Le gouvernement, voilà trois mois, a rendu hommage à Me Taureau pour une éclatante carrière d’une soixantaine d’années d’organisateur de spectacles et de manifestations populaires. L’homme est âgé de 87 ans, Il a un passé marquant de maître danseur. Un commentaire de votre part ?
L’hommage rendu à Maître Taureaux est louable, mais ne correspond pas à son rang. Il est l’image de ceux qui ont marqué notre art par son engagement à la cause de la jeunesse.
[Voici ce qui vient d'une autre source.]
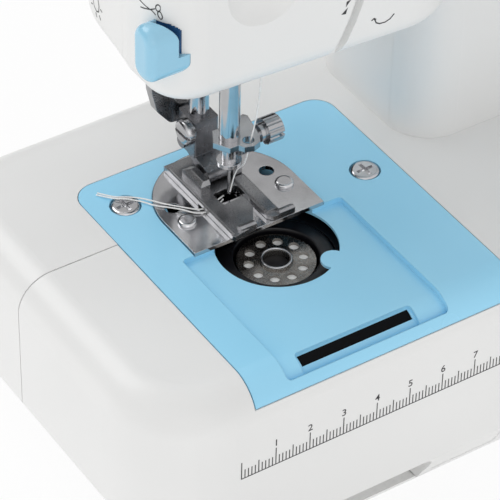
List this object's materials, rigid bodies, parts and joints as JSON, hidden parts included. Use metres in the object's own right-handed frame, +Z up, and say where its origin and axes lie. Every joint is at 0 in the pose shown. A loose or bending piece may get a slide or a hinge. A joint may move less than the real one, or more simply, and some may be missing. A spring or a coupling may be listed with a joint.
{
  "type": "sewing machine",
  "caption": "Compact free-arm sewing machine: drop-in bobbin under a needle plate, presser foot with lifter, accessory drawer, dials, spool pins and a handwheel.",
  "frame": {"origin": "bottom centre of the whole machine, on the surface that its rubber feet stand on", "axes": "+X along the arm towards the handwheel, +Y to the back, +Z up"},
  "size_m": [0.285, 0.1166, 0.27],
  "materials": {
    "shell_white": "satin moulded plastic, off-white",
    "cover_blue": "smooth moulded plastic, light blue",
    "dial_blue": "smooth moulded plastic, light blue",
    "cutter_blue": "smooth moulded plastic, pale blue",
    "hook_black": "matte black moulded plastic",
    "bobbin_steel": "pressed bright steel",
    "thread_white": "white spun thread",
    "plate_steel": "polished nickel-plated steel",
    "steel_plain": "plain bright steel",
    "frame_metal": "die-cast alloy, as cast",
    "bush_brass": "sintered bearing metal",
    "gear_nylon": "natural nylon",
    "handwheel_white": "satin moulded plastic, off-white",
    "button_white": "smooth moulded plastic, off-white",
    "rubber_dark": "black rubber",
    "motor_can": "plain steel can",
    "board_green": "glass-fibre circuit board, green",
    "jack_black": "black moulded plastic",
    "lens_clear": "clear moulded lens"
  },
  "bodies": {
    "machine": {"base_shell": "shell_white", "bottom_plate": "shell_white", "battery_cover": "shell_white", "rubber_feet": "rubber_dark", "plate_cover": "cover_blue", "plate_cover_screws": "steel_plain", "needle_plate": "plate_steel", "needle_plate_screws": "steel_plain", "front_housing": "shell_white", "rear_housing": "shell_white", "housing_screws": "steel_plain", "mechanism_frame": "frame_metal", "bushes": "bush_brass", "presser_spring": "steel_plain", "motor": "motor_can", "circuit_board": "board_green", "jacks": "jack_black", "tension_discs": "steel_plain", "thread_cutter": "cutter_blue", "cutter_blade": "steel_plain", "lamp_lens": "lens_clear", "motor_belt": "rubber_dark", "timing_belt": "rubber_dark", "thread_tail_a": "thread_white", "thread_tail_b": "thread_white", "bobbin_case": "hook_black"},
    "drawer": {"accessory_drawer": "shell_white"},
    "needle_slide": {"needle_bar": "plate_steel", "needle_clamp": "steel_plain", "needle": "steel_plain", "needle_thread": "thread_white"},
    "needle_screw": {"clamp_screw": "steel_plain"},
    "presser_slide": {"presser_bar": "plate_steel", "foot_holder": "plate_steel"},
    "foot_screw": {"holder_screw": "steel_plain"},
    "foot": {"presser_foot": "plate_steel"},
    "lifter": {"presser_lifter": "steel_plain"},
    "shaft": {"main_shaft": "steel_plain", "crank": "steel_plain", "shaft_pulleys": "gear_nylon", "handwheel": "handwheel_white"},
    "link": {"connecting_link": "steel_plain"},
    "under_shaft": {"lower_shaft": "gear_nylon", "drive_gear": "gear_nylon"},
    "rotary_hook": {"hook": "hook_black"},
    "bobbin_set": {"bobbin": "bobbin_steel", "bobbin_thread": "thread_white"},
    "rotor": {"motor_pulley": "steel_plain"},
    "take_up": {"take_up_lever": "steel_plain"},
    "feed_carrier": {"feed_bar": "steel_plain"},
    "feed": {"feed_dog": "steel_plain"},
    "stitch_knob": {"stitch_dial": "dial_blue"},
    "tension_knob": {"tension_dial": "dial_blue"},
    "power_key": {"power_button": "button_white"},
    "speed_key": {"speed_button": "button_white"},
    "reverse_key": {"reverse_button": "button_white"},
    "lamp_key": {"lamp_switch": "button_white"},
    "left_pin": {"spool_pin_left": "button_white"},
    "right_pin": {"spool_pin_right": "button_white"},
    "winder": {"winder_spindle": "button_white"}
  },
  "joints": [
    {"name": "drawer_slide", "type": "slide", "parent": "machine", "child": "drawer", "axis": [0, -1, 0], "range_m": [0, 0.06]},
    {"name": "needle_bar_slide", "type": "slide", "parent": "machine", "child": "needle_slide", "axis": [0, 0, 1], "range_m": [-0.009, 0.013]},
    {"name": "needle_screw_turn", "type": "hinge", "parent": "needle_slide", "child": "needle_screw", "pos_m": [-0.0677, 0.0076, 0.0818], "axis": [1, 0, 0], "range_deg": [-360, 0]},
    {"name": "lifter_turn", "type": "hinge", "parent": "machine", "child": "lifter", "pos_m": [-0.0837, 0.0284, 0.129], "axis": [0, -1, 0], "range_deg": [0, 50]},
    {"name": "presser_slide", "type": "slide", "parent": "machine", "child": "presser_slide", "axis": [0, 0, 1], "range_m": [0, 0.0045], "stiffness_N_per_m": 150, "deforming": ["presser_spring"]},
    {"name": "foot_screw_turn", "type": "hinge", "parent": "presser_slide", "child": "foot_screw", "pos_m": [-0.0857, 0.0194, 0.0804], "axis": [1, 0, 0], "range_deg": [-360, 0]},
    {"name": "foot_tilt", "type": "hinge", "parent": "presser_slide", "child": "foot", "pos_m": [-0.0797, 0.0127, 0.0694], "axis": [-1, 0, 0], "range_deg": [0, 5]},
    {"name": "main_shaft_turn", "type": "hinge", "parent": "machine", "child": "shaft", "pos_m": [0, 0.0152, 0.182], "axis": [1, 0, 0], "continuous": true},
    {"name": "link_turn", "type": "hinge", "parent": "shaft", "child": "link", "pos_m": [-0.0718, 0.00438, 0.18], "axis": [1, 0, 0], "continuous": true},
    {"name": "lower_shaft_turn", "type": "hinge", "parent": "machine", "child": "under_shaft", "pos_m": [-0.03, 0.0103, 0.0305], "axis": [1, 0, 0], "continuous": true},
    {"name": "hook_turn", "type": "hinge", "parent": "machine", "child": "rotary_hook", "pos_m": [-0.0785, -0.0137, 0.04], "axis": [0, 0, 1], "continuous": true},
    {"name": "rotor_turn", "type": "hinge", "parent": "machine", "child": "rotor", "pos_m": [0.085, 0.0277, 0.095], "axis": [1, 0, 0], "continuous": true},
    {"name": "bobbin_turn", "type": "hinge", "parent": "machine", "child": "bobbin_set", "pos_m": [-0.0785, -0.0137, 0.052], "axis": [0, 0, 1], "continuous": true},
    {"name": "take_up_swing", "type": "hinge", "parent": "machine", "child": "take_up", "pos_m": [-0.0889, 0.0327, 0.17], "axis": [1, 0, 0], "range_deg": [-20, 20]},
    {"name": "feed_lift", "type": "slide", "parent": "machine", "child": "feed_carrier", "axis": [0, 0, 1], "range_m": [-0.0015, 0]},
    {"name": "feed_travel", "type": "slide", "parent": "feed_carrier", "child": "feed", "axis": [0, 1, 0], "range_m": [-0.0015, 0.0015]},
    {"name": "stitch_dial_turn", "type": "hinge", "parent": "machine", "child": "stitch_knob", "pos_m": [0.0363, -0.0073, 0.127], "axis": [0, 1, 0], "range_deg": [0, 330]},
    {"name": "tension_dial_turn", "type": "hinge", "parent": "machine", "child": "tension_knob", "pos_m": [-0.0575, -0.0203, 0.198], "axis": [0, 1, 0], "range_deg": [-150, 150]},
    {"name": "power_press", "type": "slide", "parent": "machine", "child": "power_key", "axis": [0, 1, 0], "range_m": [0, 0.0022], "stiffness_N_per_m": 350},
    {"name": "speed_press", "type": "slide", "parent": "machine", "child": "speed_key", "axis": [0, 1, 0], "range_m": [0, 0.0022], "stiffness_N_per_m": 350},
    {"name": "reverse_press", "type": "slide", "parent": "machine", "child": "reverse_key", "axis": [0, 1, 0], "range_m": [0, 0.0022], "stiffness_N_per_m": 350},
    {"name": "lamp_press", "type": "slide", "parent": "machine", "child": "lamp_key", "axis": [1, 0, 0], "range_m": [0, 0.0018], "stiffness_N_per_m": 350},
    {"name": "left_pin_slide", "type": "slide", "parent": "machine", "child": "left_pin", "axis": [0, 0, 1], "range_m": [-0.024, 0]},
    {"name": "right_pin_slide", "type": "slide", "parent": "machine", "child": "right_pin", "axis": [0, 0, 1], "range_m": [-0.024, 0]},
    {"name": "winder_turn", "type": "hinge", "parent": "machine", "child": "winder", "pos_m": [0.09, 0.0197, 0.235], "axis": [0, 0, 1], "continuous": true}
  ],
  "couplings": [
    {"joint": "link_turn", "follows": "main_shaft_turn", "ratio": -1},
    {"joint": "lower_shaft_turn", "follows": "main_shaft_turn", "ratio": 2},
    {"joint": "hook_turn", "follows": "main_shaft_turn", "ratio": 2},
    {"joint": "rotor_turn", "follows": "main_shaft_turn", "ratio": 3.125},
    {"joint": "lifter_turn", "follows": "presser_slide", "rad_per_m": 193.92},
    {"joint": "foot_tilt", "follows": "presser_slide", "rad_per_m": 19.383}
  ]
}
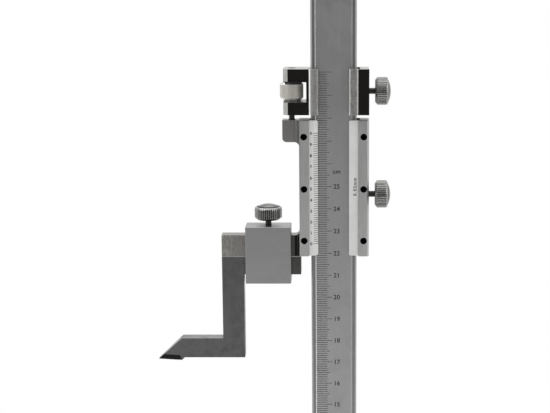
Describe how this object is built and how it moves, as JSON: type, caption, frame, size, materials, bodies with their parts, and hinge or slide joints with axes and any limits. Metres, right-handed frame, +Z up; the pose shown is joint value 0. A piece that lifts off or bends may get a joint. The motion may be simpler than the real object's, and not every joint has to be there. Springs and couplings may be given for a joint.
{
  "type": "vernier height gauge",
  "caption": "Vernier height gauge: graduated beam on a lapped base, slider with vernier plate, fine-adjustment carrier, clamp screws and a cranked carbide-tipped scriber.",
  "frame": {"origin": "on the lapped sole of the base, straight below the middle of the beam", "axes": "+Z up along the beam, the scale faces -Y, the scriber points to -X"},
  "size_m": [0.1525, 0.072, 0.4002],
  "materials": {
    "base_enamel": "grey hammered enamel on cast iron, lapped sole and ground pad bare",
    "beam_steel": "hardened steel, satin chrome scale face, ground guide rails",
    "slider_steel": "ground and satin chromed",
    "satin_plate": "pearl chrome, matt white",
    "black_screw": "black oxide",
    "gib_bronze": "bronze, machined",
    "thread_steel": "rolled thread, oiled",
    "knob_steel": "nickel plated, straight knurl",
    "carrier_black": "blackened front faces, bare ground edges and lips",
    "nut_nickel": "satin nickel, fine knurl",
    "box_steel": "satin chrome",
    "scriber_steel": "hardened and ground, dark oiled steel",
    "carbide": "ground cemented carbide"
  },
  "bodies": {
    "base": {"base_casting": "base_enamel", "beam": "beam_steel", "beam_screws": "black_screw", "beam_stop_screw": "black_screw"},
    "slider": {"slider_frame": "slider_steel", "vernier_plate": "satin_plate", "right_face_plate": "satin_plate", "vernier_plate_screws": "black_screw", "right_plate_screws": "black_screw", "slider_gib": "gib_bronze", "adjusting_rod": "thread_steel"},
    "slider_pad": {"slider_clamp_pad": "gib_bronze"},
    "slider_screw": {"slider_clamp_stud": "thread_steel", "slider_clamp_knob": "knob_steel"},
    "carrier": {"carrier_body": "carrier_black", "carrier_gib": "gib_bronze"},
    "carrier_pad": {"carrier_clamp_pad": "gib_bronze"},
    "carrier_screw": {"carrier_clamp_stud": "thread_steel", "carrier_clamp_knob": "knob_steel"},
    "nut": {"adjusting_nut": "nut_nickel"},
    "clamp_box": {"scriber_clamp_box": "box_steel"},
    "box_pad": {"box_clamp_pad": "gib_bronze"},
    "box_screw": {"box_clamp_stud": "thread_steel", "box_clamp_knob": "knob_steel"},
    "scriber": {"scriber": "scriber_steel", "carbide_tip": "carbide"}
  },
  "joints": [
    {"name": "slider_lift", "type": "slide", "parent": "base", "child": "slider", "axis": [0, 0, 1], "range_m": [-0.2246, 0.0254]},
    {"name": "carrier_lift", "type": "slide", "parent": "slider", "child": "carrier", "axis": [0, 0, 1], "range_m": [-0.0018, 0.006]},
    {"name": "nut_turn", "type": "hinge", "parent": "carrier", "child": "nut", "pos_m": [-0.0183, 0.001, 0.34539], "axis": [0, 0, 1], "range_deg": [-1300, 4325]},
    {"name": "slider_pad_travel", "type": "slide", "parent": "slider", "child": "slider_pad", "axis": [1, 0, 0], "range_m": [0, 0.001]},
    {"name": "slider_screw_turn", "type": "hinge", "parent": "slider_pad", "child": "slider_screw", "pos_m": [0.012, 0, 0.30001], "axis": [1, 0, 0], "range_deg": [0, 720]},
    {"name": "carrier_pad_travel", "type": "slide", "parent": "carrier", "child": "carrier_pad", "axis": [1, 0, 0], "range_m": [0, 0.001]},
    {"name": "carrier_screw_turn", "type": "hinge", "parent": "carrier_pad", "child": "carrier_screw", "pos_m": [0.012, 0, 0.34539], "axis": [1, 0, 0], "range_deg": [0, 720]},
    {"name": "box_slide", "type": "slide", "parent": "slider", "child": "clamp_box", "axis": [1, 0, 0], "range_m": [-0.0008, 0.0015]},
    {"name": "box_pad_travel", "type": "slide", "parent": "clamp_box", "child": "box_pad", "axis": [0, 0, 1], "range_m": [0, 0.001]},
    {"name": "box_screw_turn", "type": "hinge", "parent": "box_pad", "child": "box_screw", "pos_m": [-0.029, 0.001, 0.287], "axis": [0, 0, 1], "range_deg": [0, 720]},
    {"name": "scriber_slide", "type": "slide", "parent": "slider", "child": "scriber", "axis": [1, 0, 0], "range_m": [-0.015, 0]}
  ],
  "couplings": [
    {"joint": "nut_turn", "follows": "carrier_lift", "rad_per_m": 12566},
    {"joint": "slider_pad_travel", "follows": "slider_screw_turn", "m_per_rad": 0.000079577},
    {"joint": "carrier_pad_travel", "follows": "carrier_screw_turn", "m_per_rad": 0.000079577},
    {"joint": "box_pad_travel", "follows": "box_screw_turn", "m_per_rad": 0.000079577}
  ]
}
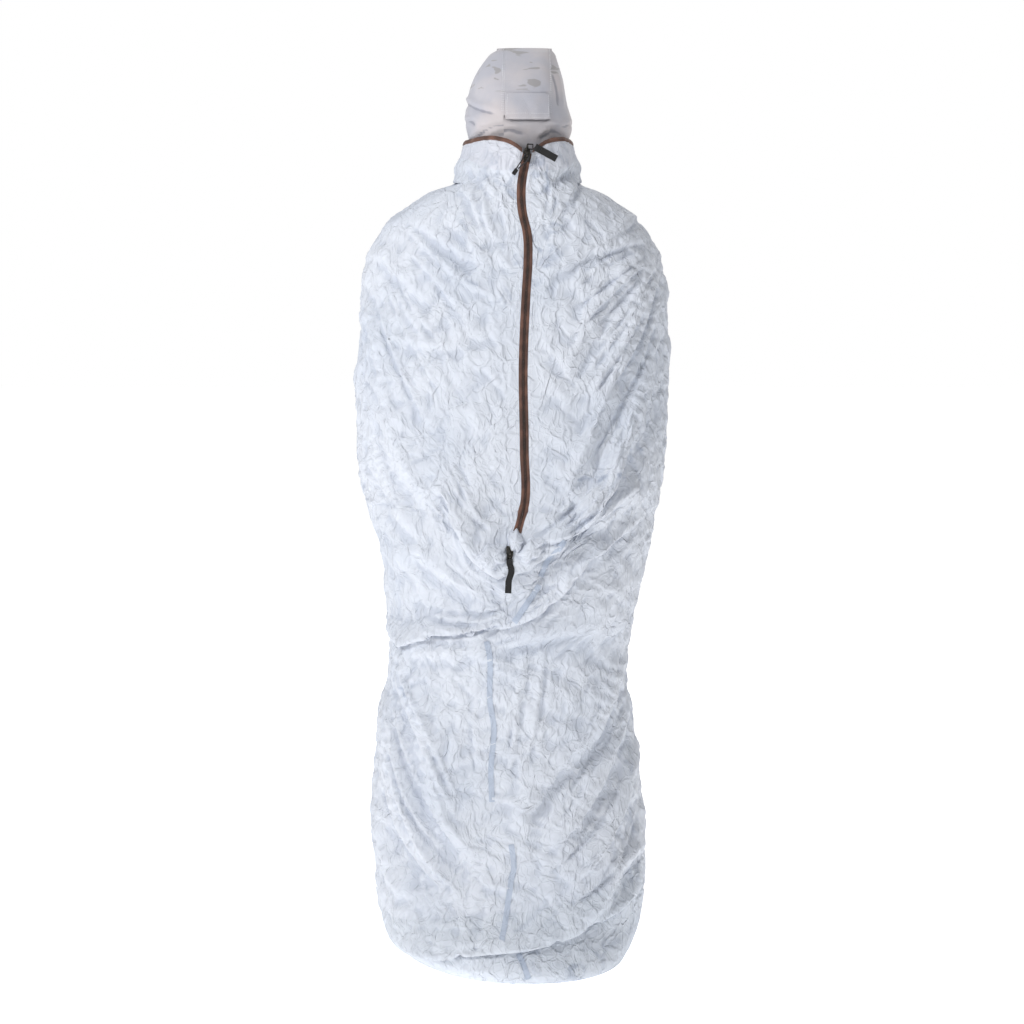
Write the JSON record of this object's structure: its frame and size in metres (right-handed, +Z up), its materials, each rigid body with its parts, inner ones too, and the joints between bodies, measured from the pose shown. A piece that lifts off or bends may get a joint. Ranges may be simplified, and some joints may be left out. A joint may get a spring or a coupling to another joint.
{
  "type": "ghillie suit",
  "caption": "Hooded full-length snow camouflage over-suit: a closed-foot cloth bag with collar, long two-way front zip with pulls, taped seams and a hood with lifting brim.",
  "frame": {"origin": "centre of the overall box, on the floor under the closed foot", "axes": "+Z up along the standing wearer, front (zip) faces -Y, wearer's left is +X"},
  "size_m": [0.6358, 0.5263, 1.8],
  "materials": {
    "suit_cloth": "thin crumpled coated nylon, off-white with faint blue-grey camouflage mottling",
    "collar_cloth": "same thin nylon, doubled at the collar",
    "foot_cloth": "coated nylon floor of the bag, slightly darker",
    "hood_cloth": "soft brushed woven nylon, warm light grey with printed snow camouflage",
    "seam_tape": "heat-bonded seam tape showing blue-grey through the cloth",
    "zip_tape": "brown woven polyester zip tape",
    "zip_coil": "dark brown nylon coil",
    "zip_metal": "painted grey die-cast slider metal",
    "pull_wire": "black enamelled wire",
    "webbing": "black ribbed nylon webbing",
    "pull_cord": "black braided cord",
    "pull_mould": "black moulded thermoplastic rubber"
  },
  "bodies": {
    "suit": {"collar_back": "collar_cloth", "collar_left": "collar_cloth", "collar_right": "collar_cloth", "collar_tape_left": "zip_tape", "collar_tape_right": "zip_tape", "foot_back": "suit_cloth", "foot_base": "foot_cloth", "foot_front": "suit_cloth", "seam_tape_hem": "seam_tape", "seam_tape_skirt": "seam_tape", "seam_tape_waist": "seam_tape", "skirt_back": "suit_cloth", "skirt_front_left": "suit_cloth", "skirt_front_right": "suit_cloth", "upper_back": "suit_cloth", "upper_front_left": "suit_cloth", "upper_front_right": "suit_cloth", "waist_back": "suit_cloth", "waist_front": "suit_cloth", "waist_gather": "suit_cloth", "zip_bottom_stop": "zip_metal", "zip_coil_left": "zip_coil", "zip_coil_right": "zip_coil", "zip_tape_left": "zip_tape", "zip_tape_right": "zip_tape"},
    "hood": {"hood_skirt": "hood_cloth", "face_veil": "hood_cloth", "hood_crown": "hood_cloth", "hood_side_left": "hood_cloth", "hood_side_right": "hood_cloth"},
    "brim": {"hood_brim": "hood_cloth"},
    "upper_slider": {"upper_slider": "zip_metal"},
    "upper_pull": {"upper_pull_cord": "pull_cord", "upper_pull_end": "pull_mould"},
    "side_pull": {"side_pull_bail": "pull_wire", "side_pull_tab": "webbing"},
    "lower_slider": {"lower_slider": "zip_metal"},
    "lower_pull": {"lower_pull_bail": "pull_wire", "lower_pull_tab": "webbing"}
  },
  "joints": [
    {"name": "hood_tilt", "type": "hinge", "parent": "suit", "child": "hood", "pos_m": [0.013, 0, 1.6], "axis": [1, 0, 0], "range_deg": [-10, 12]},
    {"name": "brim_lift", "type": "hinge", "parent": "hood", "child": "brim", "pos_m": [0.0285, -0.1135, 1.712], "axis": [-1, 0, 0], "range_deg": [0, 70]},
    {"name": "upper_slider_run", "type": "slide", "parent": "suit", "child": "upper_slider", "axis": [-0.0431, -0.1239, -0.9914], "range_m": [0, 0.68]},
    {"name": "upper_pull_swing", "type": "hinge", "parent": "upper_slider", "child": "upper_pull", "pos_m": [0.028, -0.16076, 1.59259], "axis": [-0.9991, 0.0053, 0.0428], "range_deg": [0, 110]},
    {"name": "side_pull_swing", "type": "hinge", "parent": "upper_slider", "child": "side_pull", "pos_m": [0.02863, -0.15956, 1.60704], "axis": [-0.0431, -0.1239, -0.9914], "range_deg": [0, 140]},
    {"name": "lower_slider_run", "type": "slide", "parent": "suit", "child": "lower_slider", "axis": [0.0431, 0.1239, 0.9914], "range_m": [0, 0.62]},
    {"name": "lower_pull_swing", "type": "hinge", "parent": "lower_slider", "child": "lower_pull", "pos_m": [-0.004, -0.25276, 0.85659], "axis": [-0.9991, 0.0053, 0.0428], "range_deg": [0, 150]}
  ]
}
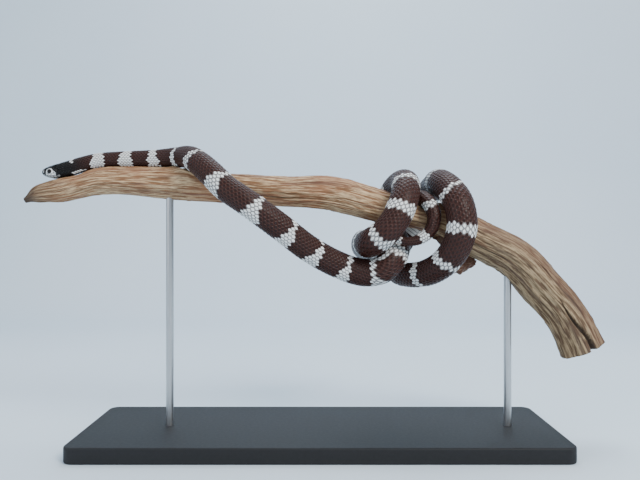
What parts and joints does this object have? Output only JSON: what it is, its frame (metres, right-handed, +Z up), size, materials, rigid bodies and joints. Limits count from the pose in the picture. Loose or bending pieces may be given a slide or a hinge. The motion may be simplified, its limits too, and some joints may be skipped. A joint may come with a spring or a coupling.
{
  "type": "california kingsnake on a driftwood perch",
  "caption": "Life-size still model of a banded kingsnake, its neck along a driftwood perch and its body looped under and coiled round it, on a plain base with rods.",
  "frame": {"origin": "centre of the underside of the stand's base", "axes": "+Z up, -X the way the snake's head points, -Y towards the viewer of the picture"},
  "size_m": [0.4624, 0.1287, 0.2344],
  "materials": {
    "body_scales": "smooth glossy scales, chocolate brown with bone-white bands",
    "head_skin": "smooth glossy plates, near black with white lips",
    "eye": "wet gloss",
    "driftwood": "weathered bare wood with grain ridges",
    "stand_paint": "satin black paint",
    "stand_rod": "brushed"
  },
  "bodies": {
    "root": {"head": "head_skin", "jaw_lower": "head_skin", "eye_left": "eye", "eye_right": "eye", "neck": "body_scales", "body_01": "body_scales", "body_02": "body_scales", "body_03": "body_scales", "body_04": "body_scales", "body_05": "body_scales", "body_06": "body_scales", "body_07": "body_scales", "body_08": "body_scales", "body_09": "body_scales", "body_10": "body_scales", "body_11": "body_scales", "body_12": "body_scales", "body_13": "body_scales", "body_14": "body_scales", "body_15": "body_scales", "body_16": "body_scales", "body_17": "body_scales", "body_18": "body_scales", "tail_base": "body_scales", "tail_tip": "body_scales", "perch_branch": "driftwood", "stand_base": "stand_paint", "stand_rod_left": "stand_rod", "stand_rod_right": "stand_rod"}
  },
  "joints": []
}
Il est un monument à respecter. « Quand tu ne veux pas aller avec l’albinos qui connaît le chemin qui mène à la rivière, tu n’auras jamais de l’eau », dit un adage. Comme pour d’autres grands de la culture congolaise : le plasticien Lufwa, Mongita, Tshitenge N’Sana, Ana Kayembe ou Maboke Ngaliema, l’Etat devrait construire de grandes salles de spectacles en leur honneur.
Rendons à notre population une bonne danse, elle est là. Cet effort doit être soutenu. Que chacun, en ce qui le concerne, s’efforce d’apprendre. Que l’Etat revoie la mission de l’école en socialisant celle-ci. Que la danse soit enseignée comme une expression d’une société ordonnée, pour bâtir un pays plus beau qu’avant. Nous regrettons beaucoup, car les personnes actuelles marchent la tête en bas, les jambes en haut. L’impression qui s’en dégage est que le ridicule ne tue plus chez nous.